When you're in a position as these people are who need a food bank and donated food from others, it's not about what they'd "LIKE" to have.... it's what they "NEED" to have.

They "NEED" food to survive. They don't "NEED" a fk'n Smoked Salmon and Oysters with a side of Lobster and Steak with Dijon spread just to feel better about their miserable lives.

Want to b*tch about the food you're given?

Then get a job.... or get a better paying job.

Otherwise STFU.

^ And no, that's not a University, that's SHUT THE FK UP!

Ungrateful son's of b*tches.... cripes almighty.

I oughta take their heads and shove them into a brick wall.

Gee Prax, tell us how you really feel.

Ok then.....
 
SLM
#21
Kraft Dinner donations are 'reality,' Ontario food bank boss says | CTV News (external - login to view)
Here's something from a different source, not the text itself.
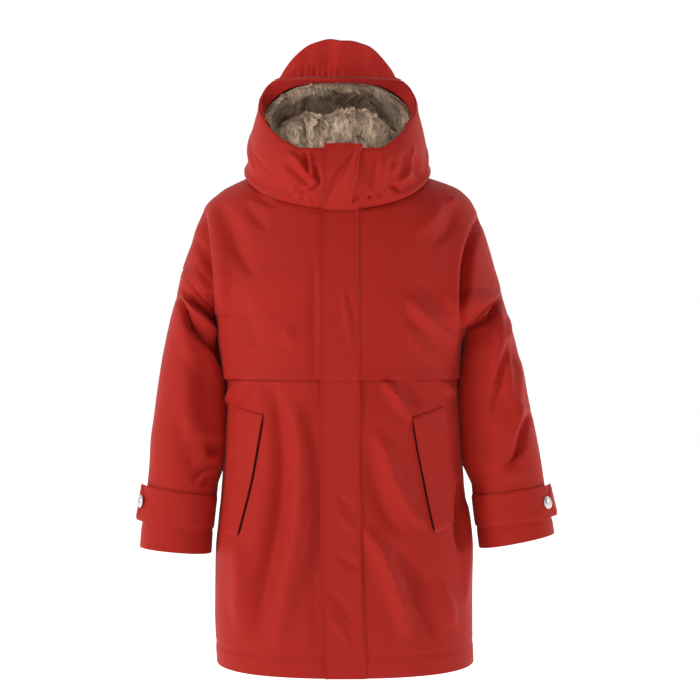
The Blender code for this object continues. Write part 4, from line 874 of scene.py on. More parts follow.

I'm thinking the guy in charge of the Ontario Food Bank is going to have to do a lot of press to recover from the bad PR this woman landed them in.
 
taxslave
#22
We just supply money. Partly because our local grocery chain matches the money and partly so the food bank can get what is most needed.
 
SLM
#23
Quote: Originally Posted by taxslaveView Post

We just supply money. Partly because our local grocery chain matches the money and partly so the food bank can get what is most needed.

I always thought it would a good idea to be able to prepay at grocery stores for food bank donations. Get a buck or two from everyone shopping, then the food bank staff could shop for what they need, the funds would be on account at the store.
 
taxslave
#24
Quote: Originally Posted by SLMView Post

I always thought it would a good idea to be able to prepay at grocery stores for food bank donations. Get a buck or two from everyone shopping, then the food bank staff could shop for what they need, the funds would be on account at the store.

Qualicum Foods does that. Our Lions club provides a couple G a year sa well. The local spud farmer gives them a couple of tons a year.
 
Said1
#25
Haha, that's near my house. I' actually know that old hipster snob.
 
SLM
#26
Quote: Originally Posted by Said1View Post

Haha, that's near my house. I' actually know that old hipster snob.

Let her know she's offended the internet. Lol.
 
Said1
+1
#27
I can't even stand looking at her. She always looks like she just sucked a lemon - and she probably doesn't eat kd because she's so full of brownies and pecan bars from bridgehead.